Asked how much they want to raise, Kolb said, “Whatever we can. The great thing about this campaign is it’s meant to allow people to participate. You can be someone who has $5 to support and you can text to give, or you can give $1,000 online, or you can call Anna Wintour with a million dollars. We want to raise as much as we can. We know that money is needed to offset the challenges that brands, fashion companies and the fashion industry are challenged with, and so whatever we can raise, and whatever we can quickly get out, that’s our goal.”

They plan to tap into all their networks for donations, large and small. They have been encouraged by early grassroots donations as well as larger support.

Beginning March 25, designers and those who work behind the scenes across the industry were invited to submit videos in which they tell their fashion stories, including the impact of the pandemic on their careers and lives. The videos will live on the digital platforms of the CFDA, Vogue and all Condé Nast titles.

Designers and brands seeking relief can apply on the CFDA web site beginning April 8. The program is open to designers and brands across the industry. They need not be former CFDA/Vogue Fashion Fund winners, nor even CFDA members. While the selection committee hasn’t been determined yet, it will include people from both within and outside of Vogue and the CFDA.

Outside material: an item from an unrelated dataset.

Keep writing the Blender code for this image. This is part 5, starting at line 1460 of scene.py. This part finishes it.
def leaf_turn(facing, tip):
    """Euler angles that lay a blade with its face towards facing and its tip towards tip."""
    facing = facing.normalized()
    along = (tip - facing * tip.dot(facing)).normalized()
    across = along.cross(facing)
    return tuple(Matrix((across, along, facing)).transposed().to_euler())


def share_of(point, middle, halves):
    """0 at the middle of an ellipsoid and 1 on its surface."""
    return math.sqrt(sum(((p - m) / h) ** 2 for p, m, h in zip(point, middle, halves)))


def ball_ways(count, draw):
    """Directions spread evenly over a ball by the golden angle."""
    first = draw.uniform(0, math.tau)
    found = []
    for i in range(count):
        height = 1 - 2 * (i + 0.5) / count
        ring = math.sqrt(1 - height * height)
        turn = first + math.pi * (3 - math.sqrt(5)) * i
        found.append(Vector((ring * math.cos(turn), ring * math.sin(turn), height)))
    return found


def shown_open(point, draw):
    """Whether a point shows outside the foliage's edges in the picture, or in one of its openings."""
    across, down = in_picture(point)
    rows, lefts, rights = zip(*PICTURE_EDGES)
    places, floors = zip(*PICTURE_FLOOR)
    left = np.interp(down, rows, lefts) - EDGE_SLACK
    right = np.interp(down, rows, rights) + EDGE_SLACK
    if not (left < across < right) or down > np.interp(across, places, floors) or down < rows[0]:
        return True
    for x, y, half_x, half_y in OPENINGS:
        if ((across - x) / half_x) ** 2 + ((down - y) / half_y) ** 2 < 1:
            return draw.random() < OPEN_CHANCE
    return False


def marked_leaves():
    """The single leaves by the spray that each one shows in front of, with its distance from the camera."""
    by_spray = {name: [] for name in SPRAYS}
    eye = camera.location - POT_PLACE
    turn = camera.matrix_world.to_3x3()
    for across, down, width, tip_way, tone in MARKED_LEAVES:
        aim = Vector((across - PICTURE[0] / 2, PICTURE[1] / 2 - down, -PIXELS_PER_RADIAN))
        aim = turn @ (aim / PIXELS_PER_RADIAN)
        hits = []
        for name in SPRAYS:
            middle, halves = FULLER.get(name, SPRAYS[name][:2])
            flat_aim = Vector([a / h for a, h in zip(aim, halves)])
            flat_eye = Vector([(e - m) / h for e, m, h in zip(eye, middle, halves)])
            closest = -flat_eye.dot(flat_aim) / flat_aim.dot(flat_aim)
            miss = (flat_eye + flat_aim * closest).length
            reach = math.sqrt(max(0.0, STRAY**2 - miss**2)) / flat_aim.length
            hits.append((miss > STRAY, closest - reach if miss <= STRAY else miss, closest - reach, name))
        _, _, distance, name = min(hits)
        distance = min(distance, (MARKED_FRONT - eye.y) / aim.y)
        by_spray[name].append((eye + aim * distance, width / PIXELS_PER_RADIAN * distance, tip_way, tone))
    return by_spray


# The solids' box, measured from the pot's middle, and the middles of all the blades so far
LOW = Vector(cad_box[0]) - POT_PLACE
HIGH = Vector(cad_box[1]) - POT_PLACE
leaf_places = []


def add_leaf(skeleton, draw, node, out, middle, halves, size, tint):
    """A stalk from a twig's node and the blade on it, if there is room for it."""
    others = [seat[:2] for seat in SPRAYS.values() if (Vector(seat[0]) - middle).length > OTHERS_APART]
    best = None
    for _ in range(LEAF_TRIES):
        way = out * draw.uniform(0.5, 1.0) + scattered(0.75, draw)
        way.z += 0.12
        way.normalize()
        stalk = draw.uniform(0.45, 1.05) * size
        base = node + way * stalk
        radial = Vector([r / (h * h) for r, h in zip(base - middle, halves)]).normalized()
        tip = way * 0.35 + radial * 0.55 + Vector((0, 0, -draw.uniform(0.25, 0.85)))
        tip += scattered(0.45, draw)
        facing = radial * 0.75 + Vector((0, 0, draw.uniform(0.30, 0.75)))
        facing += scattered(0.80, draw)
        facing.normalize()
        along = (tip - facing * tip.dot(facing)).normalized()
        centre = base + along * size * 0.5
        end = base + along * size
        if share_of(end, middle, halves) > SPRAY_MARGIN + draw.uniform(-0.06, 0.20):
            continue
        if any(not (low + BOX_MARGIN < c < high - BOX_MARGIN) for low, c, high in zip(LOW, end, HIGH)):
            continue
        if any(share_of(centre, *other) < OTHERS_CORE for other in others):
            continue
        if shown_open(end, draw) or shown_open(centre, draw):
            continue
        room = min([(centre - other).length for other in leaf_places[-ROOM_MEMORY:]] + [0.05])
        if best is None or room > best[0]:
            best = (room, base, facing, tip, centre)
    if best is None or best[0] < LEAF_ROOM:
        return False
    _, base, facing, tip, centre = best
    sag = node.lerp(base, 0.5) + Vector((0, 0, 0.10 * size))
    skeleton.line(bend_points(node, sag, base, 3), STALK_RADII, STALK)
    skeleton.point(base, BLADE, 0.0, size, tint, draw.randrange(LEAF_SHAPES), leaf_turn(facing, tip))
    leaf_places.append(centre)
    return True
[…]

Donors can support the fund by texting THREAD to 44-321 or by contributing online at https://secure.givelively.org/donate/cfda-foundation-inc/cvff-a-common-thread or writing a check to the CFDA Foundation Inc.

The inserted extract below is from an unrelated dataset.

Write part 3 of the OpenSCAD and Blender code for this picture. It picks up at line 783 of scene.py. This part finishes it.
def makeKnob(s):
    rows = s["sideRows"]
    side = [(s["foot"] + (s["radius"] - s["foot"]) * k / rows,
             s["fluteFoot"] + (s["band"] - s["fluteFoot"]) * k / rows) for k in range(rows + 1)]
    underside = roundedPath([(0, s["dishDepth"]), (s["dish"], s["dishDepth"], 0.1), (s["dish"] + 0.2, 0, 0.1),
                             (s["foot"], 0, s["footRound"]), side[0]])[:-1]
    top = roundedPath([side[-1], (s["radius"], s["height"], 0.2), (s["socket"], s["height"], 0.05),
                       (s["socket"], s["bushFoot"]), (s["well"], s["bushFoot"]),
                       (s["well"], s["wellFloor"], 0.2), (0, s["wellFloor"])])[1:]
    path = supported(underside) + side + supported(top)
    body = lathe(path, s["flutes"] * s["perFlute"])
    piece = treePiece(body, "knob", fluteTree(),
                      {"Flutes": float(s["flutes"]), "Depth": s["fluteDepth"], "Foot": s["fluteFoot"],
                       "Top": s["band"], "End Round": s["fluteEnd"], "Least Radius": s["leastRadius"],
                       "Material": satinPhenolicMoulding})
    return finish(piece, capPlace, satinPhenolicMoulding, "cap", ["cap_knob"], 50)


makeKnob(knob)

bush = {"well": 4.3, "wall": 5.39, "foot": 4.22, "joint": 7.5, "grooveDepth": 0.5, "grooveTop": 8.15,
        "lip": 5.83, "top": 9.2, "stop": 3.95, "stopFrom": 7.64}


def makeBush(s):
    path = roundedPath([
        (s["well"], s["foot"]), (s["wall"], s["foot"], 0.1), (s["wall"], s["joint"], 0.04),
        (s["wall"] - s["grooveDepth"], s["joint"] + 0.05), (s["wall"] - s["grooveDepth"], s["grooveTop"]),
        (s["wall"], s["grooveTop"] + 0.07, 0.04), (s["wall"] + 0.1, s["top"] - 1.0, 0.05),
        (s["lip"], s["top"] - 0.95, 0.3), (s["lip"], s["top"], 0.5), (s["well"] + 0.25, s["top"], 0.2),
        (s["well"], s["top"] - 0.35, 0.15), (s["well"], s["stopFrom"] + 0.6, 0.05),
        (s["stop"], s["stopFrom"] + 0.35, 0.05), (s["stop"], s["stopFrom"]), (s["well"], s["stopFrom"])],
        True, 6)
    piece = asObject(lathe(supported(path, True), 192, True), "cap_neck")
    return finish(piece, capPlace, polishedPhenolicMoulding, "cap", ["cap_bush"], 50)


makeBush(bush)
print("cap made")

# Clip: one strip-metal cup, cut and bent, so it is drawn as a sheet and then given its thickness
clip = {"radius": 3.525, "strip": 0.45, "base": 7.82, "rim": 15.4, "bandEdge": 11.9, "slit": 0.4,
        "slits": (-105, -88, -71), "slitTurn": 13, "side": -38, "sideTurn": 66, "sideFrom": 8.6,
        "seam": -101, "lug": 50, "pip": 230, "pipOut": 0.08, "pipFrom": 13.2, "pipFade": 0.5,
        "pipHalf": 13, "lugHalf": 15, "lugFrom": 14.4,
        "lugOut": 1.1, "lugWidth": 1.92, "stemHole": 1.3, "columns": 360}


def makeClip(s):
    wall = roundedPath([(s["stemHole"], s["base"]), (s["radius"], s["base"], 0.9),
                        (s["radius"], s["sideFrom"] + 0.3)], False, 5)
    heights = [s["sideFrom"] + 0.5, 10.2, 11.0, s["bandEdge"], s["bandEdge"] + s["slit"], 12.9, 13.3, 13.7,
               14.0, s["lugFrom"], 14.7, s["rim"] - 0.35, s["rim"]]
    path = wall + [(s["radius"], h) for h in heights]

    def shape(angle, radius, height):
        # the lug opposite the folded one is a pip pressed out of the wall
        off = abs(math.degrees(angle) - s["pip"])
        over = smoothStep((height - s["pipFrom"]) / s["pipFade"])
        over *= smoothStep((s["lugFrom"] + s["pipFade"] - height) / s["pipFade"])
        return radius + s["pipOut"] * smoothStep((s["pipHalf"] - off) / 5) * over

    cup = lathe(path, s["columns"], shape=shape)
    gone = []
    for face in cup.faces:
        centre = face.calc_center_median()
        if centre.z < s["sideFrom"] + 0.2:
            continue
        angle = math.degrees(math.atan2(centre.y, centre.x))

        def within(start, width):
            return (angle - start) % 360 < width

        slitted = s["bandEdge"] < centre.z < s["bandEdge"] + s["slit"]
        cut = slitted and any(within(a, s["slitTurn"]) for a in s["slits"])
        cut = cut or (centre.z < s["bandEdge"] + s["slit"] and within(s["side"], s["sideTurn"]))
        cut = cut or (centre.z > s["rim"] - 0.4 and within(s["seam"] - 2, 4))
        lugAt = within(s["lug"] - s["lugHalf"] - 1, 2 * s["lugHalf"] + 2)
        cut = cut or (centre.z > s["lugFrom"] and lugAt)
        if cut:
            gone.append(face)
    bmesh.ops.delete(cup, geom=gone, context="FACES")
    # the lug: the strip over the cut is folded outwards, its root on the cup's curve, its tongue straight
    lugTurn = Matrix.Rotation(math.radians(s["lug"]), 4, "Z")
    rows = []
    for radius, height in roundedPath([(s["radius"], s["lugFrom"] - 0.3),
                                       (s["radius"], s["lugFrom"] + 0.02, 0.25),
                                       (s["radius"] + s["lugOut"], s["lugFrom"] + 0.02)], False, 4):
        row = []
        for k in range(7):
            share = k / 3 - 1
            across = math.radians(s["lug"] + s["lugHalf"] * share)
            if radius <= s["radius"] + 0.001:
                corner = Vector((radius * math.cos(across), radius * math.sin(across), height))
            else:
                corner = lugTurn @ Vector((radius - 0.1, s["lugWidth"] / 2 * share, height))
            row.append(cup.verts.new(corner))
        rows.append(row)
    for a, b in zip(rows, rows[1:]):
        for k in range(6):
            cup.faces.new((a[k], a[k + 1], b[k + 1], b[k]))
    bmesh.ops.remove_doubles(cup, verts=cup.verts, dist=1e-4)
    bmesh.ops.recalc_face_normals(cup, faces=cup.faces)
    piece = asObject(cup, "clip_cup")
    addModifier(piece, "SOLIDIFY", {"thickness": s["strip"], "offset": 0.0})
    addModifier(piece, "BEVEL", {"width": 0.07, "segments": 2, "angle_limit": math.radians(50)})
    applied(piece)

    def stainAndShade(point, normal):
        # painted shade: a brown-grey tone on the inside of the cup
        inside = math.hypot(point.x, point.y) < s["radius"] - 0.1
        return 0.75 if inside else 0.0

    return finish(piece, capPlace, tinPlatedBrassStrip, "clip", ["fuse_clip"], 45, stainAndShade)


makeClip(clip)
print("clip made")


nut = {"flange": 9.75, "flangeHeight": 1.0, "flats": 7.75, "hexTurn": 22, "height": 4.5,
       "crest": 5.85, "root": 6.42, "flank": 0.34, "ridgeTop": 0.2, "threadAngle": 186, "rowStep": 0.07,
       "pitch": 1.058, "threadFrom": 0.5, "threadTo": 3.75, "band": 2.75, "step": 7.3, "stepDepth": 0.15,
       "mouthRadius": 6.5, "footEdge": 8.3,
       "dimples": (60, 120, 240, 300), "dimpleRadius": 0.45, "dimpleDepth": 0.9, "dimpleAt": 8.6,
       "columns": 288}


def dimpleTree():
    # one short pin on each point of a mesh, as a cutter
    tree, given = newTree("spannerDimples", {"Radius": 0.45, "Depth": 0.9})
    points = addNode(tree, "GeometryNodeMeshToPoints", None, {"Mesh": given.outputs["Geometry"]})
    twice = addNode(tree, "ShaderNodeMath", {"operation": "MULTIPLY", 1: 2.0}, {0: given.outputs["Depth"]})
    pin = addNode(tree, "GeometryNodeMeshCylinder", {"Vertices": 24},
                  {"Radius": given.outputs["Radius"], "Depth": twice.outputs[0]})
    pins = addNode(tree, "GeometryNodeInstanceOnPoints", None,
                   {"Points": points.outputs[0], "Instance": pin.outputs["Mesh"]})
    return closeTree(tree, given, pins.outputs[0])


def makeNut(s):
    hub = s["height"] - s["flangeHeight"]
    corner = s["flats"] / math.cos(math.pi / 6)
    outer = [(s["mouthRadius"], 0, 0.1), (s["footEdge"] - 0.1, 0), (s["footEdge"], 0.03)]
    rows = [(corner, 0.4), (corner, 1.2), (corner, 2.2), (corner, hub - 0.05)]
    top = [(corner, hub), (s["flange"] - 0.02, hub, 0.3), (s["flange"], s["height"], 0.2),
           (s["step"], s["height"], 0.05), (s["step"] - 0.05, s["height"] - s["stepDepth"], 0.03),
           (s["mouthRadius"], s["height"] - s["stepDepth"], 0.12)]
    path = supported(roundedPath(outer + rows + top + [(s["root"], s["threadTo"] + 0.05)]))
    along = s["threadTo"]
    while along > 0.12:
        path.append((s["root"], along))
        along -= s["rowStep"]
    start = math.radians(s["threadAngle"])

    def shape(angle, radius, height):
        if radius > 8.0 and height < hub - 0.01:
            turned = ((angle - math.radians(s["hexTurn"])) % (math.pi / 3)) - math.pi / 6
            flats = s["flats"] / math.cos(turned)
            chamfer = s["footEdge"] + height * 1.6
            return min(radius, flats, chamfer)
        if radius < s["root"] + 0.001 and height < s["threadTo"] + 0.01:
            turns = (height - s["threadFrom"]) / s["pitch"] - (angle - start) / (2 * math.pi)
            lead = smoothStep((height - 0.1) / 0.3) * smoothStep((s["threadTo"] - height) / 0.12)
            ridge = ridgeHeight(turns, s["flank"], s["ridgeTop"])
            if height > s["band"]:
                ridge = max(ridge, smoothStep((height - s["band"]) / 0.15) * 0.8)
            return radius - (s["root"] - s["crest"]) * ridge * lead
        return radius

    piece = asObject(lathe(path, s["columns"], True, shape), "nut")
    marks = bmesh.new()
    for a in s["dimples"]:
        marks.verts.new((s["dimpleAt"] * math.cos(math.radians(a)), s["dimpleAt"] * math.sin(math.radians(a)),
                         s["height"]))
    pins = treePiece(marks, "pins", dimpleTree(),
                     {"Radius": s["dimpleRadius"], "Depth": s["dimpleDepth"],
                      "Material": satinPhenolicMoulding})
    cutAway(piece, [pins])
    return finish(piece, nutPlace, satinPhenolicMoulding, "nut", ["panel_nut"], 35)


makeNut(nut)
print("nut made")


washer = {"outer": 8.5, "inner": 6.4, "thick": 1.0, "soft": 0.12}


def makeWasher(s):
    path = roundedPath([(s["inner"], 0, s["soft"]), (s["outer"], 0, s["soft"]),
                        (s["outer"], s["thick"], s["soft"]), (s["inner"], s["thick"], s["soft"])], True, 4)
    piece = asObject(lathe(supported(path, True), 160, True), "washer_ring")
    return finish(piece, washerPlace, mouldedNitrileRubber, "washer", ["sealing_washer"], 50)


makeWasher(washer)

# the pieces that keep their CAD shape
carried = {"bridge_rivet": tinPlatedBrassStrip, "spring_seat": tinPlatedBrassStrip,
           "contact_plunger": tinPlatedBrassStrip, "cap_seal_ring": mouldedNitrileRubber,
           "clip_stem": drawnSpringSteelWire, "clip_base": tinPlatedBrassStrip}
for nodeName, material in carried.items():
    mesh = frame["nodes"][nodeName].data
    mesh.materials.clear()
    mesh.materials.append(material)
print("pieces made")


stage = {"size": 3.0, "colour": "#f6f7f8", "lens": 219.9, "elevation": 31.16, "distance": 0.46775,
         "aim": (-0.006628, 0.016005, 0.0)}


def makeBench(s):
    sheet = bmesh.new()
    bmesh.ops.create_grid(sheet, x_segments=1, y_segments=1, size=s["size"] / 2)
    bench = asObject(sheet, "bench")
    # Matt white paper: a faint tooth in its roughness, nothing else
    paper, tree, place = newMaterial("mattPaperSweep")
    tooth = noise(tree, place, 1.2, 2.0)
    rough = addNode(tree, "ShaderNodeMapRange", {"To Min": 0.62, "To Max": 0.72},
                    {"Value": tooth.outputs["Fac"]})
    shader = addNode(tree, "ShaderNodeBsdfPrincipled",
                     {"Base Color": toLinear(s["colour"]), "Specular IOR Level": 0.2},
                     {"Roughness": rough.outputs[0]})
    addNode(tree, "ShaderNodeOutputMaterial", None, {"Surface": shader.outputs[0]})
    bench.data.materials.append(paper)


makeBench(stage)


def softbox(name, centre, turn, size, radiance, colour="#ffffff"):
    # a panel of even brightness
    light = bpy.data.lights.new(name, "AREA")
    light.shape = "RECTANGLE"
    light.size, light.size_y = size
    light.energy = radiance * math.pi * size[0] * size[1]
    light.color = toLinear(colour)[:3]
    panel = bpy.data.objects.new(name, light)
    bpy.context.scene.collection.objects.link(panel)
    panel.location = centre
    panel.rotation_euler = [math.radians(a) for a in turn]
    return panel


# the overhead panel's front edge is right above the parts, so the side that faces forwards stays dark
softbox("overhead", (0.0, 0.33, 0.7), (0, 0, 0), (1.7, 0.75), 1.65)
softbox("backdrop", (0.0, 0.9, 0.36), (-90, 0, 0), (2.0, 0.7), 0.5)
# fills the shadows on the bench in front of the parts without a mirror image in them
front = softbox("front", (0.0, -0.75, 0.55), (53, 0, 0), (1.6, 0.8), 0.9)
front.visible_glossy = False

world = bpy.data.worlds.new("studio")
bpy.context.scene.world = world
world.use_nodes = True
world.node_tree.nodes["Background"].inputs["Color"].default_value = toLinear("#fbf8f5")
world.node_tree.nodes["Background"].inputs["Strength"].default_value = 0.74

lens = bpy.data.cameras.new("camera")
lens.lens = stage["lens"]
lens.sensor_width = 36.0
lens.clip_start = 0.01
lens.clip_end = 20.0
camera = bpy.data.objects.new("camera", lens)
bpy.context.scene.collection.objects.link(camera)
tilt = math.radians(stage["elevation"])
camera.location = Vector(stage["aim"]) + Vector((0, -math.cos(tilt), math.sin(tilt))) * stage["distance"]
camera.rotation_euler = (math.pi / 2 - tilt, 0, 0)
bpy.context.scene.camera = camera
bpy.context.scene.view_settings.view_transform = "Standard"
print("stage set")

Turning to how he’s personally dealing with the COVID-19 crisis and how he’s adapted to working remotely, the 80-year-old Lauren said, “This is a strange time, but I am optimistic. I believe this is something that unites us in our humanity and every day I am reminded to appreciate the simplicity and beauty of things we often take for granted.”

He said he’s weathered many challenges over the years, and believes that the company will emerge from this one. “Our company has been around for more than 50 years. We have seen many ups and downs and I know we will see the other side of this. We have strong leaders and teams who are interpreting how this affects us every day. We will endure.”

As for how things might change once this is over, Lauren said,  “I think personally, this will help each of us around the world refocus and perhaps redefine what matters most to us. And though the inspiration and experience of working together face to face can never be replaced, I do think we are surprising ourselves with how effective we can work using technology.”

Asked about his own digital and social media skills, Lauren said, “Tweeting is not my thing.” He said he’s been using the phone a lot to talk to his leaders regularly. “I’m thinking about a lot of things, spending time outdoors and sharing some very special time with Ricky,” his wife, he said.

Obviously, he said that the decisions to temporarily shut down the offices and the stores were difficult. “We wanted to be thoughtful but decisive,” he said. “Of course it was hard, but because we are always guided by the interests of our employees and our customers, it was the right thing to do. Everyone’s health and well-being is what matters most right now.”

As for whether his employees are worried about their jobs, he said, “People are worried everywhere about their lives and livelihoods. This is an uncertain time and uncertainty brings worry for everyone.”

Lauren said the hardest part of being isolated is not being with his colleagues.

“I miss being with my teams. I like to be in the mix, I love to interact. I love to create and collaborate. That becomes challenging, but it is amazing how everyone is getting so creative in how we do this,” he said.

Responding to whether he believes the economy should get going again quickly, or people should stay home and protect their health and businesses should remain closed, Lauren said, “Health has to be first, but we have to look at both this acute crisis and our ability as a company, a nation and the world to get back to some sense of normalcy when the time is right.”